Speaking as someone who tried recently to buy a woodland of a reasonable size; the market is actually very competitive. And as for small woodlands–well there are like zero (at least, for sale.)
Nice article though. You’ve got another follower.
One thing worth thinking about when getting into woodland is covenants. Although when first buying the woods you may not be interested in being the next Ben Laws, you might change your mind and then find actually you can’t build what you want. And all this might be is a building to house equipment (saws, mills etc) in order to make the woods work for their living. Speaking from experience, we want to put a pole barn up, and have planning permission to do this. However there’s a covenant preventing buildings.

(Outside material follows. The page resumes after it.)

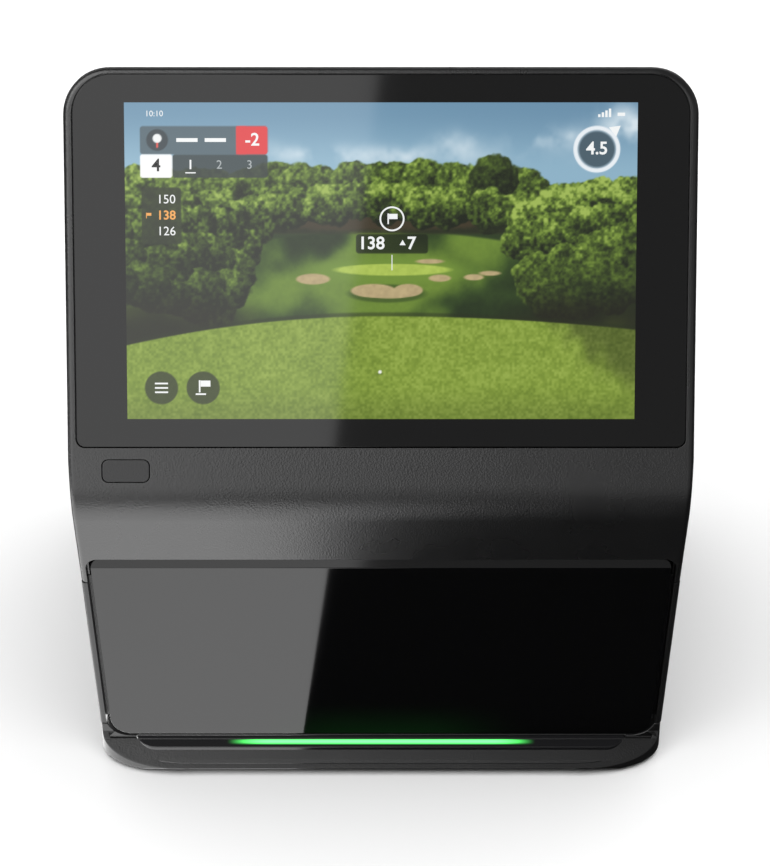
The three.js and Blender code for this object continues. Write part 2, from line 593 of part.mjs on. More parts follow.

Actually related to the previous post: I think I’ve read those same companies that parcel land and re-sell also apply covenants. So 40 acres of mixed deciduous becomes 10 plots. I have a horrible suspicion this includes no-build covenants. In which case the woodland is a whole lot harder to manage.

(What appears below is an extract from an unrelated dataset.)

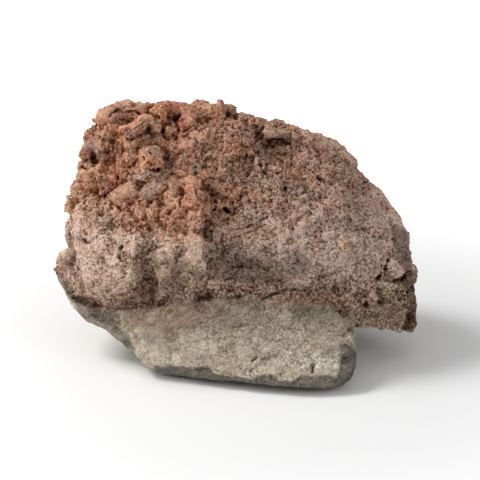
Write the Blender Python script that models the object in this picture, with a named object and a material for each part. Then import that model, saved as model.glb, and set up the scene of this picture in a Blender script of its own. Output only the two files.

Thanks James – that is a really interesting insight that I am sure will be very valuable for other prospective woodland purchasers. Perhaps another reader has bought a small woodland recently from one of the well-known companies that split woodlands into smaller parcels, and could confirm whether no-build covenants are typically applied?
Good sources of information for the beginner. Anyone who invests in an ancient woodland may like to contact the Ancient Tree Forum for advice about how best to manage it. They may well point you in the direction of someone local to you who can help point people in the right direction.
What I do find annoying is the division of some very special parcels of woodland which effectively divides the free area of species development and in time brings about landscape changes that would not have occurred if the woodland had remained in one piece. Sad to see this sort of practice being pursued simply for profit. They know who they are and likewise I will not advertise for them.